Claw health seems to have a genetic component with a medium heritability. Thus, a collection of data and the use of this data in choosing breeding animals is useful to decrease lameness in cattle.
Aberdeen Angus is a widely spread beef cattle breed. In Portugal, the herd book has around 2500 adult females and 270 associated breeders, located mainly in the region Alentejo and in the Azores Islands. To prevent lameness, and the pain associated, it's extremely important to select animals with a good feet and leg structure. Data collection related with the feet and leg structure can be used in the genetic evaluation, and also be incorporated in the genomic studies. These traits show a medium heritability that makes their use in selection interesting. In Portugal, herd book technicians are collecting feet and leg scores, and in 2021, all animals registered in the herd book should have this information. This kind of data is already used for Angus cattle in other countries, like USA and Australia, and these traits are among those recommended by ICAR guidelines. Four traits are collected, in a scoring of 1-9 scale: Feet Claw Set; Feet Angle; Rear Leg Side View, Rear Leg Hind View. The evaluation is made when the animal is accepted in herd book adult section (between 18 and 24 months of age).

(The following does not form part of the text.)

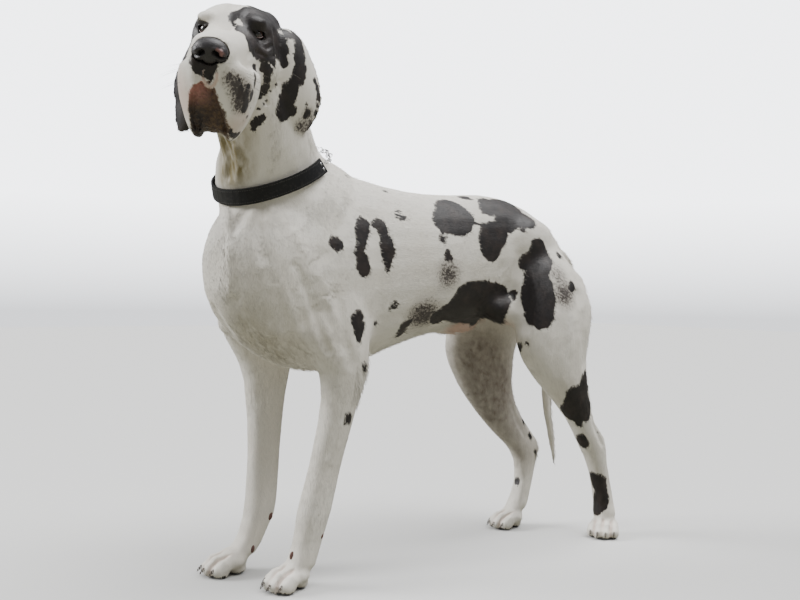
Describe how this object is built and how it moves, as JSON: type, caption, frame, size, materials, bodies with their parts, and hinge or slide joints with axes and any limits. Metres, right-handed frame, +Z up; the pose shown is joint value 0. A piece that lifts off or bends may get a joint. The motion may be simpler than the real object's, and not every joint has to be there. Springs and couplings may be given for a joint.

For more information about foot scores and source of the pictures:

To identify problem animals and thus reduce lameness in beef cattle, data collection for all animals in the portuguese herd book began in 2020. In 2021, this information shall be provided for all animals registered in the herd book.

This Good Practice has an Impact on:

  • Socio-economic resilience: Healthier animals lead to cost savings.
  • Animal health and welfare: Health and welfare improvement with the selection of animals with lower probability to have lameness problems.
  • Production efficiency and meat quality: Healthier animals lead to better performance.